I was happy and relieved to see this female Southern Hawker at our neighbours’ pond this afternoon. Last year the village was buzzing with Southern Hawkers, and several different individuals oviposited around our wildlife pond, but this year I’ve seen very few anywhere in the valley – this being only the second female – and I haven’t caught any oviposition at all happening in our garden. It’s clearly been something of a fallow year for the species, and because that’s unusual here it’s been causing me some concern.

However when I strolled along the lane today to see if J and S’s pond was doing better than ours, I spotted this lovely female almost at once, working around it in search of good egg-laying substrates. There’s a little ornamental Giverny-type bridge at the back of this pond, and within a few seconds she disappeared underneath it, hidden by a bank of reeds, but clearly audible by the rustling of her wings against the foliage.

A few seconds later a male swooped in and began looking for her, but luckily for her dragonflies have no organ of hearing, and though I knew where she was I wasn’t telling, so after a couple of minutes of searching he flew away to look elsewhere. One of the many interesting things about dragonflies is that the females fertilise their eggs as they are about to lay them, by moving sperm from a receptacle chamber where it was placed (in a lump called a sperm packet, in the case of Southern Hawkers) by their most recent sexual partner. A further fun fact is that a male dragon is able to clean out any predecessor sperm remaining in a female’s sperm receptacle before inseminating her himself, which is why it’s worth his while to catch her even while she’s ovipositing: the eggs remaining in her current batch can still be fertilised by him.
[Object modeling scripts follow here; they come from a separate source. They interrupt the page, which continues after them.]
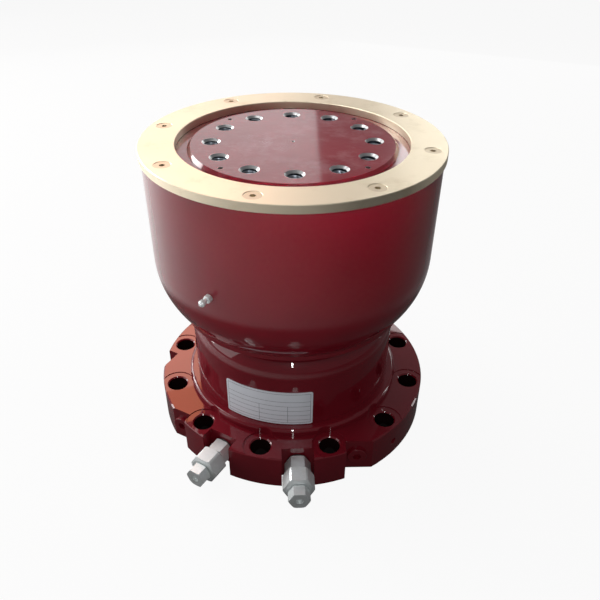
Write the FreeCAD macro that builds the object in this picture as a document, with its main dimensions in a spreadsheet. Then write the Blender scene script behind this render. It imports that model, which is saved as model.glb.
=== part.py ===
import FreeCAD, Part
import math
import os
from types import SimpleNamespace

import Sketcher
from FreeCAD import Placement, Rotation, Vector

# Hydraulic rotary actuator of the helical piston kind, standing on its bolted foot.
# Origin: centre of the foot's underside. +Z runs up the shaft to the output face.
# Lengths are millimetres and angles degrees. Azimuths count from +X towards +Y.

SIZES = {
    # Foot flange
    "foot_radius": 157.5,
    "foot_height": 41.4,
    "foot_edge": 1.5,
    "foot_bolt_margin": 16.0,
    "foot_bolt_bore": 22.0,
    "foot_bolt_count": 12,
    "foot_bolt_phase": 15.0,
    "foot_bolt_edge": 1.2,
    "spotface_bore": 38.0,
    "spotface_depth": 0.8,
    # Hub and neck above the foot
    "hub_radius": 124.5,
    "hub_rise": 8.2,
    "hub_round": 4.0,
    "land_radius": 115.0,
    "land_height": 61.4,
    "shoulder_round": 28.0,
    "neck_inset": 12.0,
    "waist_height": 97.4,
    "neck_fillet": 4.5,
    # Bowl
    "band_radius": 124.6,
    "band_height": 4.8,
    "bowl_radius": 147.75,
    "bowl_sweep_radius": 90.0,
    "body_height": 319.0,
    # Bores of the housing
    "bore_radius": 88.0,
    "relief_radius": 100.0,
    "relief_height": 12.0,
    "bowl_floor": 21.0,
    "cavity_radius": 108.0,
    "bearing_bore_radius": 128.0,
    "cover_recess_radius": 114.0,
    "cover_recess_depth": 12.0,
    # Ports in the foot and their oil ways
    "port_a_azimuth": 271.0,
    "port_b_azimuth": 237.2,
    "notch_depth": 15.5,
    "notch_width": 34.0,
    "notch_overrun": 5.0,
    "port_thread_radius": 8.3,
    "port_thread_depth": 14.0,
    "drill_radius": 4.5,
    "channel_radius": 3.5,
    "channel_circle_radius": 96.0,
    # Pockets in the foot's rim with a plugged gallery port each
    "pocket_width": 60.0,
    "near_azimuth": 270.0,
    "near_depth": 24.5,
    "near_side": 53.6,
    "near_shift": 67.0,
    "left_azimuth": 240.0,
    "left_depth": 21.5,
    "left_side": 55.0,
    "left_shift": 67.0,
    "back_azimuth": 150.0,
    "back_depth": 24.5,
    "back_side": 57.0,
    "back_shift": 70.0,
    # Grub screw in the foot's rim, beside one foot bolt
    "rim_screw_azimuth": 314.4,
    "rim_screw_height": 18.4,
    "rim_screw_radius": 4.2,
    "rim_screw_length": 3.6,
    "rim_screw_inset": 1.0,
    "rim_screw_socket": 4.0,
    "rim_screw_socket_depth": 2.0,
    "rim_screw_bore_depth": 8.0,
    # Wear ring on the bowl's rim and its countersunk screws
    "ring_inner_radius": 114.8,
    "ring_outer_radius": 150.0,
    "ring_thickness": 7.8,
    "ring_edge": 0.6,
    "ring_screw_circle": 271.0,
    "ring_screw_count": 8,
    "ring_screw_phase": 30.0,
    "ring_screw_radius": 4.0,
    "ring_screw_head_radius": 8.0,
    "ring_screw_inset": 0.4,
    "ring_screw_length": 23.0,
    "ring_screw_socket": 5.0,
    "ring_screw_socket_depth": 3.0,
    "ring_screw_play": 0.4,
    "ring_hole_spare": 8.4,
    # Output flange
    "output_inset": 3.9,
    "output_disc_radius": 103.6,
    "output_disc_edge": 3.2,
    "shoulder_radius": 124.5,
    "shoulder_thickness": 29.6,
    "shoulder_gap": 0.4,
    "output_bolt_circle": 160.5,
    "output_bolt_radius": 7.0,
    "output_bolt_chamfer": 9.25,
    "output_bolt_depth": 24.0,
    "output_bolt_point": 4.2,
    "output_bolt_count": 12,
    "dowel_circle": 187.0,
    "dowel_radius": 2.4,
    "dowel_depth": 12.0,
    "dowel_count": 4,
    "dowel_phase": 45.0,
    "centre_radius": 1.2,
    "centre_chamfer": 1.8,
    "centre_depth": 5.0,
    # Shaft below the flange
    "journal_radius": 52.5,
    "flange_fillet": 5.0,
    "lower_journal_radius": 44.0,
    "thread_radius": 40.0,
    "shaft_bottom": 1.6,
    "thread_edge": 1.5,
    # Helical teeth: shaft and sleeve bore mesh left-handed, sleeve and ring gear right-handed
    "inner_teeth": 6,
    "inner_root_radius": 54.0,
    "inner_tip_radius": 60.0,
    "inner_lead": 340.0,
    "outer_teeth": 8,
    "outer_root_radius": 74.0,
    "outer_tip_radius": 80.0,
    "outer_lead": 382.5,
    "tooth_root_share": 0.29,
    "tooth_tip_share": 0.19,
    "tooth_flank_clearance": 0.45,
    "tooth_tip_clearance": 0.8,
    "shaft_teeth_length": 120.0,
    "teeth_end_gap": 2.0,
    # Piston sleeve
    "piston_stroke": 90.0,
    "piston_end_gap": 3.0,
    "head_radius": 87.7,
    "head_height": 28.0,
    "head_edge": 1.5,
    "sleeve_top_gap": 6.0,
    "sleeve_bore_radius": 61.5,
    "sleeve_radius": 73.0,
    "sleeve_neck": 20.0,
    "sleeve_bore_teeth_length": 60.0,
    "band_bottom": 3.2,
    "band_groove_width": 10.2,
    "band_groove_depth": 4.3,
    "seal_bottom": 16.0,
    "seal_groove_width": 8.2,
    "seal_groove_depth": 6.1,
    "inner_seal_bottom": 12.0,
    "inner_seal_width": 7.0,
    "inner_seal_depth": 5.0,
    # Ring gear, its dowel pins and its lock ring
    "gear_length": 54.0,
    "gear_pin_radius": 4.0,
    "gear_pin_length": 26.0,
    "gear_pin_count": 6,
    "gear_pin_phase": 30.0,
    "lock_ring_height": 10.0,
    "lock_ring_bore_radius": 86.0,
    "spanner_circle_radius": 97.0,
    "spanner_hole_radius": 3.5,
    "spanner_hole_depth": 5.0,
    "spanner_hole_count": 4,
    # Upper bearing and seal
    "thrust_washer_thickness": 5.5,
    "thrust_washer_bore_radius": 110.0,
    "upper_bush_gap": 1.3,
    "upper_bush_height": 21.0,
    "upper_seal_gap": 1.5,
    "upper_seal_height": 5.5,
    "seal_lip_depth": 1.5,
    # End cover, lower bearing and shaft nut
    "cover_inset": 0.6,
    "cover_edge_gap": 0.3,
    "spigot_radius": 78.0,
    "spigot_height": 15.0,
    "nut_recess_radius": 60.0,
    "nut_recess_top": 13.0,
    "bush_seat_radius": 48.0,
    "lower_bush_height": 8.0,
    "lower_seal_gap": 0.3,
    "lower_seal_height": 5.2,
    "lower_washer_thickness": 2.4,
    "lower_washer_radius": 58.0,
    "nut_radius": 57.0,
    "nut_height": 8.3,
    "nut_edge": 1.0,
    "nut_slot_width": 8.0,
    "nut_slot_depth": 4.0,
    "nut_slot_count": 4,
    "lock_screw_radius": 2.5,
    "lock_screw_length": 8.0,
    "lock_screw_socket": 2.5,
    "lock_screw_socket_depth": 3.0,
    "lock_screw_inset": 0.2,
    "oring_circle_radius": 93.5,
    "oring_radius": 1.4,
    "oring_groove_width": 4.6,
    "cover_screw_circle": 210.0,
    "cover_screw_count": 12,
    "cover_screw_phase": 15.0,
    "cover_screw_radius": 4.0,
    "cover_screw_head_radius": 6.5,
    "cover_screw_head_height": 5.0,
    "cover_screw_inset": 0.5,
    "cover_screw_length": 25.0,
    "cover_screw_socket": 5.0,
    "cover_screw_socket_depth": 2.6,
    "cover_screw_play": 0.5,
    "cover_screw_head_play": 1.0,
    "cover_hole_spare": 4.0,
    # Port fittings: bonded seal, adapter, nut and blanking cap
    "bonded_seal_radius": 12.0,
    "bonded_seal_thickness": 2.0,
    "adapter_hex": 24.0,
    "adapter_hex_length": 15.0,
    "adapter_bore_radius": 4.0,
    "adapter_cone_radius": 9.5,
    "adapter_cone_length": 11.0,
    "fitting_nut_hex": 30.0,
    "fitting_nut_radius": 16.7,
    "fitting_nut_gap": 1.0,
    "fitting_nut_length": 20.0,
    "fitting_nut_bevel": 3.6,
    "cap_stem_radius": 7.0,
    "cap_hex": 20.0,
    "cap_hex_length": 12.0,
    "cap_dimple_radius": 4.0,
    "cap_dimple_depth": 3.0,
    "hex_bevel": 1.2,
    # Gallery plugs
    "gallery_plug_length": 13.0,
    "gallery_plug_collar_radius": 10.5,
    "gallery_plug_collar": 3.6,
    "gallery_plug_socket": 8.0,
    "gallery_plug_socket_depth": 6.0,
    # Grease nipple and its oil way to the thrust washer
    "nipple_azimuth": 238.2,
    "nipple_height": 223.6,
    "nipple_thread_radius": 3.0,
    "nipple_thread_length": 8.0,
    "nipple_hex": 7.0,
    "nipple_hex_length": 4.5,
    "nipple_neck_radius": 2.2,
    "nipple_ball_radius": 3.25,
    "nipple_neck_length": 3.4,
    "nipple_cone_length": 1.4,
    "nipple_ball_length": 2.6,
    "nipple_nose_length": 1.8,
    "nipple_nose_radius": 1.6,
    "nipple_bore_spare": 1.0,
    "grease_way_radius": 2.5,
    "grease_way_circle_radius": 118.0,
    # Nameplate
    "plate_azimuth": 255.4,
    "plate_angle": 48.3,
    "plate_thickness": 0.8,
    "plate_glue": 0.2,
    "plate_height": 45.0,
    "plate_lift": 1.0,
    "plate_corner": 2.0,
    # Clearances that several fits share
    "running_clearance": 0.06,
    "seal_clearance": 0.1,
    "moving_gap": 0.3,
}

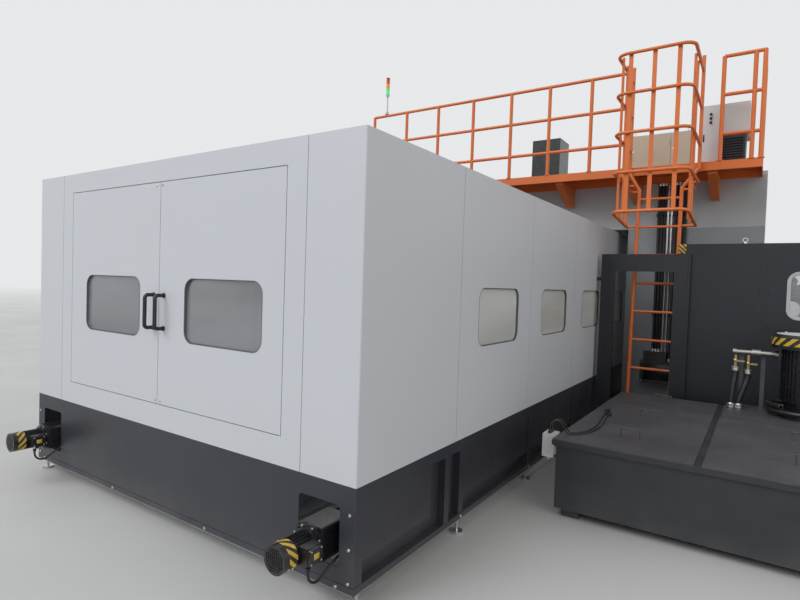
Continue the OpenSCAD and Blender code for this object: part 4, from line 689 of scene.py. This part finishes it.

Given all of this, and the aggression shown by male Southern Hawkers towards a reluctant female, it’s hardly surprising that the females tend to be secretive ovipositors, often stopping laying and remaining very still if they become aware of males patrolling nearby. In this case though I doubt that the female was aware, because she was under the bridge and wouldn’t have been able to see the male overflying the pond, and the noise of her moving around carried on throughout his search. A few minutes after he left she emerged and began working around the pond edge herself, but she seemed unhappy with every surface she tested, and quickly moved on. I was trying to get a better angle for a photo I was lining up when she noticed my shoe, and the next thing I knew she was testing that too. After failing with the rubber she moved on to the leather upper, and in the end I had to shake my foot to dissuade her – and even then she flew back around my feet a few times, apparently thinking about giving it another try.

Southern Hawkers are well known for making creative choices about their oviposition sites, and this isn’t the first time I’ve been one of them, but I was keen for this female not to waste any of her eggs on my footwear. After the eggs hatch in the spring, the minuscule prolarvae are believed to hurl themselves at the nearest body of water, and given that they’re often laid some distance away, they must be quite athletic – but somehow I doubt their ability to get to the wildlife pond at the bottom of our garden from the shoe rack in the utility room.